Genaue Analyse des Trainings sehr wichtig

Führanlagen und Laufbänder dienen dazu, die Pferde zu trainieren und Muskeln aufzubauen. So lässt sich die Verletzungsgefahr verringern. So gleichmäßig, wie ein Pferd in der Führanlage geht, könne sie gar nicht reiten, sagt Belinda Hitzler. Gerade dreht ihr elf Jahre alter Araberwallach Blacky, der mit richtigem Namen Al Musaffar heißt, seine Runden in der Führanlage. Als Belinda seinen Namen ruft, wiehert er freudig und läuft eifrig weiter. Belinda Hitzler schaut ihm aufmerksam zu. Sie beobachtet es genau, wenn ihre Pferde auf dem Laufband gehen und dreht Videos. Diese Aufnahmen analysiert sie, schaut wie ihre Pferde vor und nach dem Beschlagen gehen und ob sie verspannt sind. Die Gesundheit ihrer Tiere ist das Wichtigste für sie. Aber auch der Reiter muss fit sein, sonst wird er zur Belastung für sein Pferd. Deshalb geht Belinda Hitzler regelmäßig zum Joggen oder auf den Crosstrainer zu Hause.

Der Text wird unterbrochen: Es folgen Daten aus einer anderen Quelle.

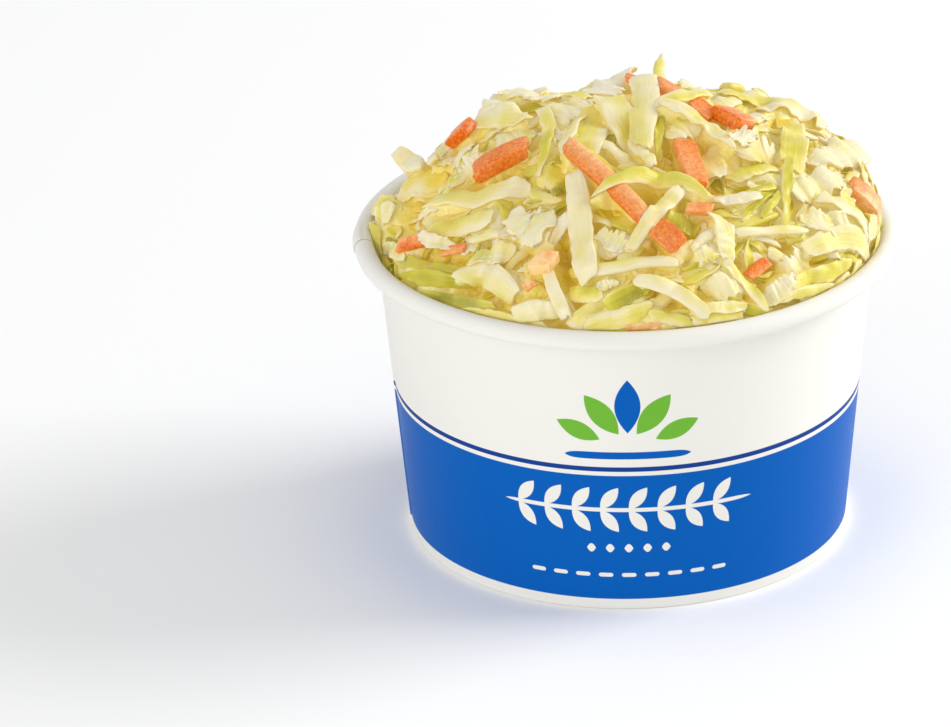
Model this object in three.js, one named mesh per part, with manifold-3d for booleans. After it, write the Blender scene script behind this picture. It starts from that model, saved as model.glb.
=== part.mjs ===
// Coleslaw heaped in a round paper cup, in millimetres, +Z up.
// The origin is at the centre of the cup's foot, on the table, and -Y is the front of the cup.
// Three solids: the wall with its rolled rim, the base disc, and the heap of slaw.
import * as THREE from "three";
import { mergeVertices } from "three/addons/utils/BufferGeometryUtils.js";
import Module from "manifold-3d";

const wasm = await Module();
wasm.setup();

// Driving dimensions of the cup
const cup = {
  height: 64.5,
  rimDiameter: 110,
  beadDiameter: 4, // the rolled rim
  footRadius: 44.5, // outside, on the table
  taper: 0.0912, // how much the wall's radius grows for each millimetre of height
  neckHeight: 57, // above this the wall flares out into the bead
  paper: 0.5,
  footWidth: 1.9, // wall and inturned hem together
  hemHeight: 6.2,
  seamAngle: 12, // degrees round the cup that the side seam's overlap covers
  seamStep: 0.3,
};
const segments = 56; // round the cup

// Driving dimensions of the heap
const heap = {
  footRadius: 50, // where the heap leaves the wall
  skew: 0.6, // the foot lies this much further out on the right than in the middle
  slump: 3, // on the left front the heap has sunk away from the wall
  slumpAngle: 200,
  slumpSpread: 38,
  footHeight: 61,
  footTilt: 1.6, // the foot is this much higher on the right
  top: new THREE.Vector2(3, 90), // x and z of the highest point
  power: 2.05, // of the superellipse that is the heap's outline
  powerSkew: 0.15,
};
const clearance = 0.35; // between the slaw and the cup
const coreDepth = 2.4; // from the level of the top shreds down to the core

const baseHeight = cup.hemHeight + clearance;
const slawHeight = baseHeight + cup.paper + clearance;
const bead = {
  radius: cup.beadDiameter / 2,
  at: new THREE.Vector2((cup.rimDiameter - cup.beadDiameter) / 2, cup.height - cup.beadDiameter / 2),
};
const rad = THREE.MathUtils.degToRad;

// ---------- joining and closing ----------

// The closed solid of a geometry, for cutting and joining.
function solidOf(geometry) {
  const bare = geometry.clone();
  for (const name of ["normal", "uv"]) bare.deleteAttribute(name);
  const merged = mergeVertices(bare, 1e-4);
  return new wasm.Manifold(new wasm.Mesh({
    numProp: 3,
    vertProperties: new Float32Array(merged.attributes.position.array),
    triVerts: new Uint32Array(merged.index.array),
  }));
}

function geometryOf(solid) {
  const { vertProperties, triVerts } = solid.getMesh();
  const geometry = new THREE.BufferGeometry();
  geometry.setAttribute("position", new THREE.BufferAttribute(new Float32Array(vertProperties), 3));
  geometry.setIndex(new THREE.BufferAttribute(new Uint32Array(triVerts), 1));
  geometry.computeVertexNormals();
  return geometry;
}

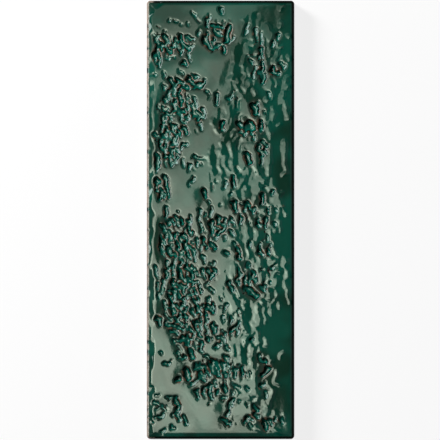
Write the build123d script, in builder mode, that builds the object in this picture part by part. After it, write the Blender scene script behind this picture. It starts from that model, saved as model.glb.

Prioritäten geändert - aber: Hauptsache es geht um Pferde

Klar wolle sie auch mal wieder einen langen Distanzritt gehen, sagt die 51-Jährige. Zwischenzeitlich aber habe sie einige Pferde gekauft. Ihre eigenen waren zunächst noch zu jung und dann kam Corona. Sie habe etwas umgedacht, konzentriere sich derzeit auf ihre Familie und die geschäftlichen Entwicklungen. Das mache ihr auch sehr viel Spaß und habe sehr viel mit ihren Pferden und ihrem Sport zu tun. Und irgendwann wird sie wieder zu einem 160 Kilometer Ritt antreten. Vielleicht dann mit ihrer Tochter Emily.